** START OF DATA EXTRACT **

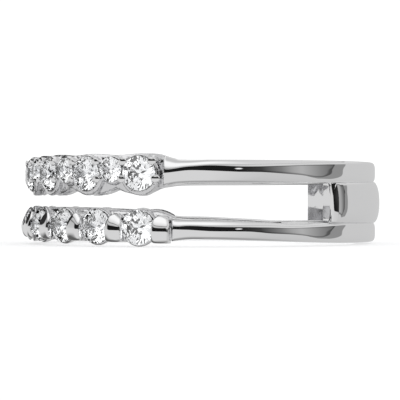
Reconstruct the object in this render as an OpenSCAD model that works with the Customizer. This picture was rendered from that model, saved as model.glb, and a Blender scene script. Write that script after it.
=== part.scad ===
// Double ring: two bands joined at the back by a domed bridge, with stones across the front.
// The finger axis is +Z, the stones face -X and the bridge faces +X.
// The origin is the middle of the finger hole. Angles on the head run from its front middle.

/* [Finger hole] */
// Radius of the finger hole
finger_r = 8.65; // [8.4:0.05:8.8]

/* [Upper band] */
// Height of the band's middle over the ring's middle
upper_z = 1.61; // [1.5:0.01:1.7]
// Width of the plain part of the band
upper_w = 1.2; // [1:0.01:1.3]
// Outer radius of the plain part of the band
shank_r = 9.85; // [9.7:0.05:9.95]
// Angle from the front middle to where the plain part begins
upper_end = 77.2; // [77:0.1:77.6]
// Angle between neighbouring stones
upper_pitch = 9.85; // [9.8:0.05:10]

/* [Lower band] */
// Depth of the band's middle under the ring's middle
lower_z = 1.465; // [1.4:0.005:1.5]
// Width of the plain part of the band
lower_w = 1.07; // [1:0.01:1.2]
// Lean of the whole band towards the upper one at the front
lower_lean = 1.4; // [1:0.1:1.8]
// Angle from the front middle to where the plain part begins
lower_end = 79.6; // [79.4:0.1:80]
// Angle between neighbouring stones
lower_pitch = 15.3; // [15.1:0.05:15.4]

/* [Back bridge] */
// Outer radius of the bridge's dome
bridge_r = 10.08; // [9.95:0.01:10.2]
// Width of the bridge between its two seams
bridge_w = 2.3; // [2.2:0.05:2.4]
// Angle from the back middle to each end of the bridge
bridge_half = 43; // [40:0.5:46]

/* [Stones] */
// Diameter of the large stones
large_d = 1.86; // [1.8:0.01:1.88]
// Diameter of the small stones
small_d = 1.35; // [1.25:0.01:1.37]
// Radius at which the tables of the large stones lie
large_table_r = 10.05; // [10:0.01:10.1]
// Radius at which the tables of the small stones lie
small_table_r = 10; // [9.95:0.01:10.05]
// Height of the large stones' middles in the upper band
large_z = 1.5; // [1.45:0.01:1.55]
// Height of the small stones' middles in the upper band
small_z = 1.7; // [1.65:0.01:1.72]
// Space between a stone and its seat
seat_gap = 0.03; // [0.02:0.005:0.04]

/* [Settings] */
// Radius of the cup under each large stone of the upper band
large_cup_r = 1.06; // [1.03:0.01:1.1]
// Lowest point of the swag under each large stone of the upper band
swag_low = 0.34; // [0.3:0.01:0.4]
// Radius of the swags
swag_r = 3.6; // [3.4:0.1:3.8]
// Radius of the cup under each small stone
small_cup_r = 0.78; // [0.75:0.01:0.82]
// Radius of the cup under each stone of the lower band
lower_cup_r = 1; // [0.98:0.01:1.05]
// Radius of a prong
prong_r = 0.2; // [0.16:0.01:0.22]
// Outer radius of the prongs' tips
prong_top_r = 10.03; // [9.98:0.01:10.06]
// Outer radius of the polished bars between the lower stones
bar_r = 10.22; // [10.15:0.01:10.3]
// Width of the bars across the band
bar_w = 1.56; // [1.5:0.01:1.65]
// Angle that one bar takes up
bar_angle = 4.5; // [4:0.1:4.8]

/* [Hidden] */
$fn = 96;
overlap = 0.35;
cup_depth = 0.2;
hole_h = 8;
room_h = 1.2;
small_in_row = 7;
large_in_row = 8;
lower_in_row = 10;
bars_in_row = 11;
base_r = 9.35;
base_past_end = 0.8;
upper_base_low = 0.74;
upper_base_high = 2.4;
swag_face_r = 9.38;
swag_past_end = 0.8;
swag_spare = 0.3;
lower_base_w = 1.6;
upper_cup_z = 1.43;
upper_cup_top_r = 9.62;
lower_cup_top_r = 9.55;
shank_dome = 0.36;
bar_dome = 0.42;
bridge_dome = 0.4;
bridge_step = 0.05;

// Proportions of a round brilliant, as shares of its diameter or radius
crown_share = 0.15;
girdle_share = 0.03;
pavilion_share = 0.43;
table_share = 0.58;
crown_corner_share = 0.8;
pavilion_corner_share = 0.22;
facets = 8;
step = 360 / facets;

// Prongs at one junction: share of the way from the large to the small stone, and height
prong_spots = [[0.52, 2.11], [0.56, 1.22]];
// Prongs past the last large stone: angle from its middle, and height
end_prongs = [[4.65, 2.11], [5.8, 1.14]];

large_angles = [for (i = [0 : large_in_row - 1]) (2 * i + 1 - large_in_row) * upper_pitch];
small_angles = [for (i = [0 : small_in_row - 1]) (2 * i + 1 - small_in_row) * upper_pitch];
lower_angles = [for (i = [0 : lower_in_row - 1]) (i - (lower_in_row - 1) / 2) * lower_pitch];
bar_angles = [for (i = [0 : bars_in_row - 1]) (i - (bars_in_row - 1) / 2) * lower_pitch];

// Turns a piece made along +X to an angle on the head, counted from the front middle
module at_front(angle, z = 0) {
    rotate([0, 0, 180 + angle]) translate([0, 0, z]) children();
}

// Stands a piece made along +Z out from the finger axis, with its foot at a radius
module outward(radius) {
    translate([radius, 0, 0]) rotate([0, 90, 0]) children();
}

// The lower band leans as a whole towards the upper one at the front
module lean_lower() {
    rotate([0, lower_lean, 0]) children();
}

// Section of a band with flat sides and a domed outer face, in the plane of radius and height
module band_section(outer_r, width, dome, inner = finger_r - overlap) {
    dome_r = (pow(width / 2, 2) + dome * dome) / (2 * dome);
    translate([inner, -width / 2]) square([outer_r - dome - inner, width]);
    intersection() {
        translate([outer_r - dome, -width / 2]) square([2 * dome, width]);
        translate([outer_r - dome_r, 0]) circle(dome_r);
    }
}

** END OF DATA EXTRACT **

EXERCISE REQUIREMENTS: Look through the data above. Each line containing the word "that" needs to be copied.

SOLUTION TO THE PROBLEM:
Reconstruct the object in this render as an OpenSCAD model that works with the Customizer. This picture was rendered from that model, saved as model.glb, and a Blender scene script. Write that script after it.
// Angle that one bar takes up